H/T: Andrew Kaczynski

Note: typos and grammar errors as the appeared in the original; formatting errors fixed.

10 thoughts on “Mike Pence 14 Years Ago: “Smoking Doesn’t Kill”

    • I hadn’t heard that. I’ve tried to stay away from him. But when I heard about this line, I had to find it. What I like even more is the slippery slope argument. Conservatives love these even though they never turn out to be true.

      • I’m sure it was anecdotal. But probably spot on since Pence was once described as the one of the denser members of the House when he represented the fine people of Indiana’s sixth district.

        • He certainly doesn’t come off as too sharp. I don’t mind stupid politicians, so much. I’m much more bothered that Louie Gohmert has a law degree from Baylor and was a judge. What’s with that?

      • The slippery slope argument isn’t always disingenuous. That’s how they work, so it’s natural for them to assume it’s how we work. Many Repubs are lying through their blisteringly white teeth. There are some that probably can’t conceive how any law intended to protect the public can possibly lack an ulterior motive. After all, whenever they pass a “Puppies Are So Cute Act,” it’s usually either meant to deflect attention away from something deeply antidemocratic that they’re in the process of scheming, or has cleverly-designed backdoor loopholes. Like, black people whose puppies are judged insufficiently cute by prosecutors can get voting rights revoked, or some such.

        Most significant liberal legislation is accused of a secret agenda when the agenda is fairly clear. The Democrats who pass it are usually tight-lipped, but our magazines and radio are full of leftists who hope that any such legislation is only a first, meager step forward. We have tons of people arguing what more our laws could accomplish.

        I can’t think of a piece of recent significant rightwing legislation that was upfront about its goal, or one that didn’t have liberal analysts explaining what the ultimate agenda of the law really was, or one where the liberal analysts were given serious attention in the regular media, or one where the hate media didn’t cry “fear mongering” at those analysts, or one where it didn’t turn out that the liberal analysts were completely right in their warnings.

        • There is a liberal blogger (can’t remember his name) who used to be a conservative and he said that the worst thing about being a conservative was constantly having to lie about what you really thought. I think it is far easier to be a liberal because liberal policy is actually popular. We don’t have to call the gutting of environmental regulations the “Clear Skies Act.” Obamacare is very clear: provide insurance for poorer people by taxing the rich more. But note that conservatives can’t even be open in attacking Obamacare. They almost never mention the rise in taxes as the reason they are against it, even though that is almost the only reason they are against it.

          The problem with slippery slope arguments is that things rarely work that way.
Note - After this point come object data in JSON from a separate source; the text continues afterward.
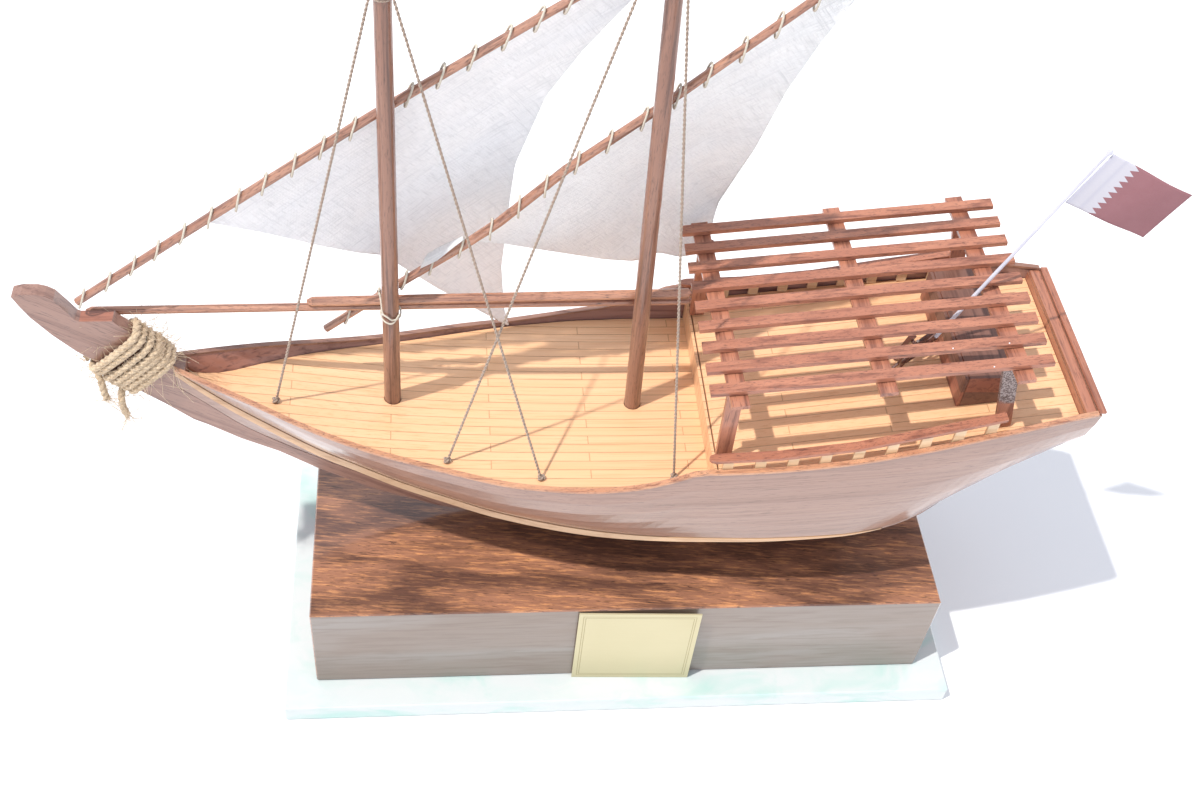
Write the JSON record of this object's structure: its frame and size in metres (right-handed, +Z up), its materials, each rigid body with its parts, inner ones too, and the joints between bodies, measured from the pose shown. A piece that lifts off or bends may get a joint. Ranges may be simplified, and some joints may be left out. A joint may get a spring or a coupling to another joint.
{
  "type": "display model of a two-masted dhow",
  "caption": "Wooden display model of a lateen-rigged dhow with slatted stern roof, on a varnished block with a blank plate and a pale slab.",
  "frame": {"origin": "middle of the underside of the pale slab that it stands on", "axes": "+Z up, -X towards the bow, +X towards the stern, +Y towards starboard; port side is -Y"},
  "size_m": [0.6246, 0.2, 0.555],
  "materials": {
    "slab_stone": "satin, white with faint green clouds",
    "block_wood": "gloss varnish",
    "hull_wood": "satin varnish",
    "red_wood": "satin varnish",
    "deck_wood": "clear varnish",
    "pale_wood": "clear varnish",
    "dark_wood": "gloss varnish",
    "brass": "brushed, blank",
    "sail_cloth": "plain weave cotton",
    "flag_cloth": "printed, white with a serrated edge to maroon",
    "white_plastic": "gloss",
    "jute": "laid rope",
    "cord": "twisted twine"
  },
  "bodies": {
    "boat": {"base_slab": "slab_stone", "bench": "dark_wood", "bench_front_board": "red_wood", "flag": "flag_cloth", "flag_staff": "white_plastic", "gunwale_cap_port": "red_wood", "gunwale_cap_starboard": "red_wood", "hull": "hull_wood", "long_spar": "red_wood", "main_deck": "deck_wood", "mast_aft": "red_wood", "mast_fore": "red_wood", "name_plate": "brass", "plinth_block": "block_wood", "poop_deck": "deck_wood", "poop_front_board": "deck_wood", "roof_beam_1": "red_wood", "roof_beam_2": "red_wood", "roof_beam_3": "red_wood", "roof_post_aft_port": "red_wood", "roof_post_aft_starboard": "red_wood", "roof_post_fore_port": "red_wood", "roof_post_fore_starboard": "red_wood", "roof_slat_1": "red_wood", "roof_slat_2": "red_wood", "roof_slat_3": "red_wood", "roof_slat_4": "red_wood", "roof_slat_5": "red_wood", "roof_slat_6": "red_wood", "roof_slat_7": "red_wood", "roof_slat_8": "red_wood", "roof_slat_9": "red_wood", "sail_aft": "sail_cloth", "sail_fore": "sail_cloth", "short_spar": "red_wood", "shroud_aft_1": "cord", "shroud_aft_2": "cord", "shroud_fore_1": "cord", "shroud_fore_2": "cord", "side_rail_port": "red_wood", "side_rail_starboard": "red_wood", "stem_keel_board": "red_wood", "stem_lashing": "jute", "stem_rope_end_1": "jute", "stem_rope_end_2": "jute", "strake_port": "pale_wood", "strake_starboard": "pale_wood", "transom_ledge": "red_wood", "transom_rail": "red_wood", "wheel_stand": "red_wood", "yard_aft": "red_wood", "yard_fore": "red_wood"},
    "wheel": {"steering_wheel": "dark_wood"},
    "rudder_blade": {"rudder": "red_wood"}
  },
  "joints": [
    {"name": "steering_wheel_turn", "type": "hinge", "parent": "boat", "child": "wheel", "pos_m": [0.1608, -0.0056, 0.249], "axis": [0.5485, -0.7965, -0.2545], "continuous": true},
    {"name": "rudder_swing", "type": "hinge", "parent": "boat", "child": "rudder_blade", "pos_m": [0.1838, 0, 0.10885], "axis": [0.5971, 0, 0.8022], "range_deg": [-30, 30]}
  ]
}
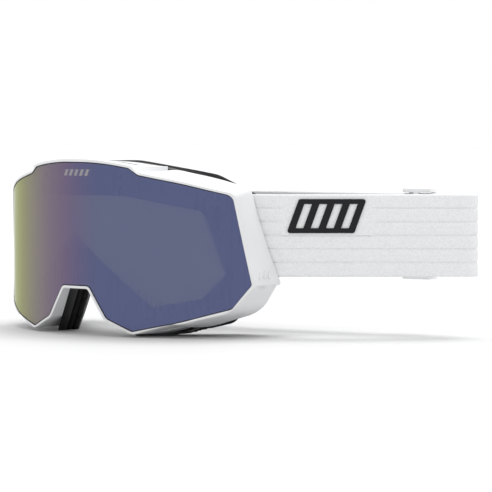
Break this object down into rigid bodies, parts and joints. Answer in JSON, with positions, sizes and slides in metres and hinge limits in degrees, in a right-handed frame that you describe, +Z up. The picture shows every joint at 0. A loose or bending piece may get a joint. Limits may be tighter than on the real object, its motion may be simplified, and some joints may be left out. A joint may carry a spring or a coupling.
{
  "type": "wide-lens goggles",
  "caption": "Goggles with one wide curved mirrored lens held by magnets, a moulded shell, layered face foam and a wide elastic strap with sliders, stored swung to one side.",
  "frame": {"origin": "on the table under the lens, on the goggles' middle plane, level with the flats that the cheeks stand on and 30 mm behind the foremost point of the lens", "axes": "+Z up, -Y the way the wearer looks, +X towards the wearer's left, which is the side that the strap is swung to"},
  "size_m": [0.252, 0.1268, 0.0869],
  "materials": {
    "shell": "white moulded plastic, satin",
    "carrier": "black soft plastic",
    "foam": "black open-cell foam",
    "fleece": "black brushed fleece",
    "magnet": "plated",
    "pin": "drawn",
    "strap": "white woven elastic with raised ribs",
    "badge": "black moulded rubber",
    "lens": "mirror coat over clear plastic, violet-blue, partly see-through",
    "inner_lens": "clear",
    "gasket": "black closed-cell foam tape",
    "slider": "white moulded plastic"
  },
  "bodies": {
    "goggles": {"frame_shell": "shell", "foam_carrier": "carrier", "foam_base": "foam", "foam_face": "foam", "foam_fleece": "fleece", "vent_foam_top": "foam", "vent_foam_cheeks": "foam", "frame_magnets": "magnet", "strap_pin_left": "pin", "strap_pin_right": "pin", "strap_left": "strap", "strap_right": "strap", "strap_rear": "strap", "strap_badge": "badge"},
    "lens": {"lens_outer": "lens", "lens_inner": "inner_lens", "lens_gasket": "gasket", "lens_magnets": "magnet"},
    "slider_a": {"slider_left": "slider"},
    "slider_b": {"slider_right": "slider"}
  },
  "joints": [
    {"name": "lens_pull", "type": "slide", "parent": "goggles", "child": "lens", "axis": [0, -1, 0], "range_m": [0, 0.035]},
    {"name": "slider_left_slide", "type": "slide", "parent": "goggles", "child": "slider_a", "axis": [-0.9857, -0.1685, 0], "range_m": [-0.012, 0.03]},
    {"name": "slider_right_slide", "type": "slide", "parent": "goggles", "child": "slider_b", "axis": [-0.9857, -0.1685, 0], "range_m": [-0.03, 0.03]}
  ]
}
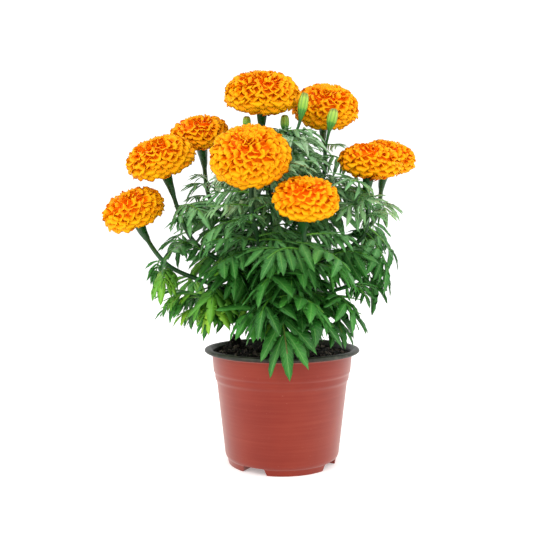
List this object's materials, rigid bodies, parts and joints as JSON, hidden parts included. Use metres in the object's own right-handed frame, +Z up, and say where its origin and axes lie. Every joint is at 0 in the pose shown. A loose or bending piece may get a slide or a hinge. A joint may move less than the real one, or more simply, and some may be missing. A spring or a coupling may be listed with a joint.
{
  "type": "potted african marigold",
  "caption": "African marigold in a two-tone plastic nursery pot: branching leafy stems with cut leaves, double orange flower heads and green buds.",
  "frame": {"origin": "centre of the pot's underside, on the surface that the pot stands on", "axes": "+Z up along the pot's axis, +X to the right seen from the front, -Y towards the front"},
  "size_m": [0.3161, 0.2483, 0.3966],
  "materials": {
    "terracotta_plastic": "satin",
    "potting_soil": "matte",
    "woody_stem": "matte",
    "leaf_green": "matte",
    "orange_petal": "matte",
    "bud_green": "matte"
  },
  "bodies": {
    "root": {"pot": "terracotta_plastic", "soil": "potting_soil", "main_stem": "woody_stem", "bloom_top_centre": "orange_petal", "bloom_top_right": "orange_petal", "bloom_back_left": "orange_petal", "bloom_left": "orange_petal", "bloom_far_left": "orange_petal", "bloom_big_centre": "orange_petal", "bloom_centre_right": "orange_petal", "bloom_right_front": "orange_petal", "bloom_right_back": "orange_petal", "leafy_stem_top_centre": "leaf_green", "bud_back": "bud_green", "bud_centre": "bud_green", "bud_tall": "bud_green", "leafy_stem_top_right": "leaf_green", "bud_right": "bud_green", "leafy_stem_back_left": "leaf_green", "leafy_stem_left": "leaf_green", "leafy_stem_far_left": "leaf_green", "leafy_stem_big_centre": "leaf_green", "leafy_stem_centre_right": "leaf_green", "leafy_stem_right_front": "leaf_green", "leafy_stem_right_back": "leaf_green", "leafy_stem_front": "leaf_green", "leafy_stem_lower_left": "leaf_green", "leafy_stem_lower_right": "leaf_green", "leafy_stem_back": "leaf_green"}
  },
  "joints": []
}
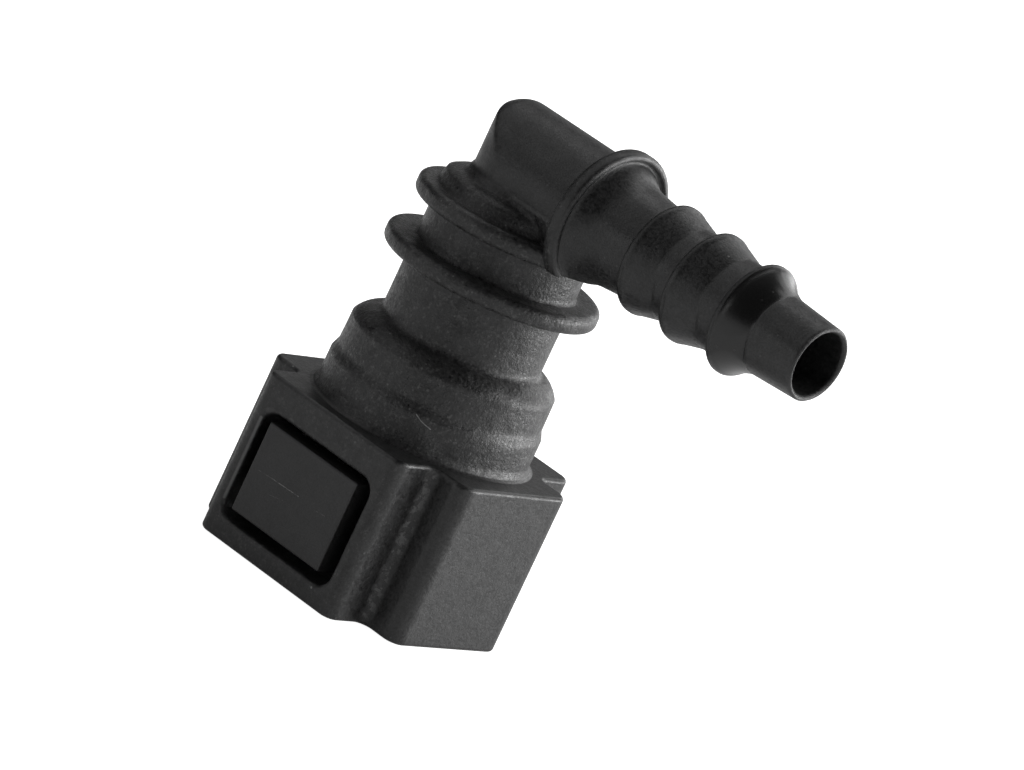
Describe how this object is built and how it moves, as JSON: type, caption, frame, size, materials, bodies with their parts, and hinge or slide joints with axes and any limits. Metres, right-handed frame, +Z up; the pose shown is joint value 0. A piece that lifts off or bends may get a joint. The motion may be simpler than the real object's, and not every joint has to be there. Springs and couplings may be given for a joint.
{
  "type": "quick disconnect coupling",
  "caption": "Right-angle plastic push-on coupling for a fluid tube, with squeeze-button release in windowed faces, locating flanges and a ribbed hose stem.",
  "frame": {"origin": "centre of the mouth face that the tube enters; the part stands on this face", "axes": "+Z up along the tube axis, away from the mouth; +X along the hose stem, towards its tip; the squeeze buttons are on the -Y and +Y faces"},
  "size_m": [0.0391, 0.0206, 0.0385],
  "materials": {
    "body_plastic": "fine mottled moulded surface, slight sheen",
    "retainer_plastic": "smoother moulded surface",
    "inner_plastic": "smooth moulded",
    "seal_rubber": "moulded rubber"
  },
  "bodies": {
    "body": {"housing": "body_plastic", "seal_retaining_bush": "inner_plastic", "seal_spacer_ring": "inner_plastic", "seal_ring_lower": "seal_rubber", "seal_ring_upper": "seal_rubber"},
    "front_button": {"button_front": "retainer_plastic"},
    "rear_button": {"button_rear": "retainer_plastic"},
    "left_jaw": {"jaw_left": "retainer_plastic"},
    "right_jaw": {"jaw_right": "retainer_plastic"}
  },
  "joints": [
    {"name": "front_button_press", "type": "slide", "parent": "body", "child": "front_button", "axis": [0, 1, 0], "range_m": [0, 0.0013], "stiffness_N_per_m": 5000, "springref_m": -0.0004},
    {"name": "rear_button_press", "type": "slide", "parent": "body", "child": "rear_button", "axis": [0, -1, 0], "range_m": [0, 0.0013]},
    {"name": "left_jaw_spread", "type": "slide", "parent": "body", "child": "left_jaw", "axis": [-1, 0, 0], "range_m": [0, 0.0013]},
    {"name": "right_jaw_spread", "type": "slide", "parent": "body", "child": "right_jaw", "axis": [1, 0, 0], "range_m": [0, 0.0013]}
  ],
  "couplings": [
    {"joint": "rear_button_press", "follows": "front_button_press", "ratio": 1},
    {"joint": "left_jaw_spread", "follows": "front_button_press", "ratio": 1},
    {"joint": "right_jaw_spread", "follows": "front_button_press", "ratio": 1}
  ]
}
We need a better analogy for reasonable arguments of this kind — ones that include the negative feedbacks that stop things from getting out of hand. I coined a term for something I noticed with my wife: catastrophizing. (This is a term a number of people use, but not in the way that I do.) She would go through a logical process to show that some minor setback (eg, losing a client) would result in dying of starvation on the streets where she had become homeless. It’s all that, “For want of a nail…” But that’s not to say that their won’t be consequences for the lack of a nail — just that it won’t result in the loss of the war or whatever.

          • Yes . . . think of “Citizens United.” That wasn’t a slippery slope. Liberals argued that it would result in rich a-holes buying elections willy-nilly, and BOOM! They are buying elections willy-nilly. No dipping their toes in the water and sneaking towards buying elections. It’s exactly what liberals predicted, instantly.

            There is something to be said for anticipating worst-case-scenario chains of improbable events, but generally when bad things happen they tend to happen quite fast, in my experience.

  1. @JMF – That’s true. And you are right: it is useful to consider the worst case scenario. The problem with the slippery slope arguments is that people claim that because something could happen, it will.

    • By focusing on worst-case scenarios, you can ignore what’s happening right in front of you. Just like focusing on the Eternal Plan Of Deity “X” can shift your focus from what might help your friends/family/community now. (Or yourself.)

      I suppose it’s a human thing. We’d rather focus on imaginary what-ifs than the troubles we face today, as those troubles are often overwhelming. People who feel powerless to face immediate/terrifying concerns imagine themselves empowered by standing up to hypothetical/insignificant ones. If my landlord shits on me and I can’t fight back, I can get pissy over a bagel shop taking too long about giving me my bagel. I can ream that bagel shop clerk for all it’s worth, and because I have the power in that situation, it makes me feel less diminished by other interactions in which I’m totally turded upon. This dynamic is probably why racism works.

      • That’s definitely true. Although it seems to me that in politics, it is mostly people who don’t have real worries who make up this stuff. I’m particularly thinking of the Iran deal right now. It’s really bugging me that if it were a Republican President doing this deal, everyone would be on board.